The 78-year-old Clyburn—the most important Democrat in South Carolina and the highest-ranking African American legislator in Capitol Hill history—commands a deference unmatched by anyone in Iowa or New Hampshire. As a result, every Democratic presidential contender came bounding onto the stage at the Fish Fry wearing blue Clyburn T-shirts, which was not a flattering look, regardless of gender.

There was one exception, however: Bernie Sanders stuck to his dress shirt with rolled-up sleeves. (He finally wore a Clyburn shirt for the final group picture.) But Sanders’s initial resistance made me momentarily wonder about his hitherto hidden vanity. Is it possible that Sanders wakes up every morning with neatly combed hair and then has a stylist work for 90 minutes to achieve his disheveled look?

There were small inadvertent indignities at the Fish Fry. Twice Clyburn referred to a former Texas Senate candidate as “Beto O’Rook” as if O’Rourke’s last name were an Irish rendering of a chess piece. And Clyburn mistakenly announced that Hickenlooper’s home state was California.
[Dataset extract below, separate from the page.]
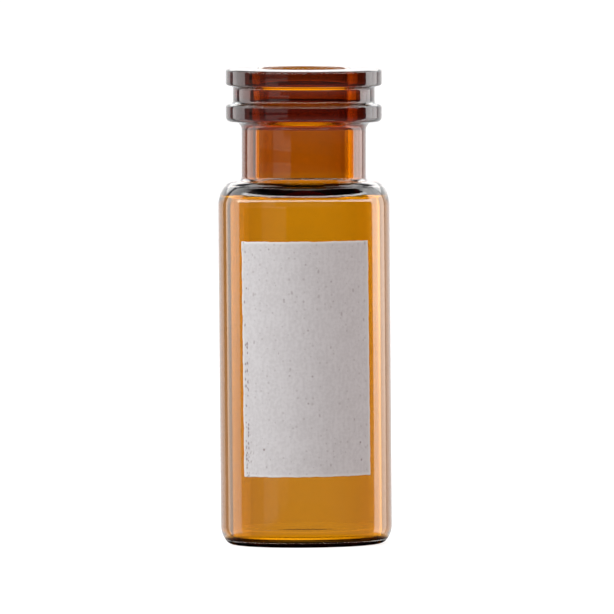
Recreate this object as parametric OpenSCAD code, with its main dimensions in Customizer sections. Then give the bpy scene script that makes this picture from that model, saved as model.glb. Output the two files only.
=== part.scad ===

But those missteps aside, more than anything, this past weekend in Columbia will be remembered as a freeze-frame rendering of the Democratic race just before the debates.

It is a time when I feel that I am an obtuse detective missing an obvious clue about the future trajectory of the race. I worry that I will look back and wonder why I didn’t notice that telltale stain on the rug. But at the moment, I can understand why I gravitate to nakedly honest candidates, like Hickenlooper, and voters who call the nomination fight “a big muddle.”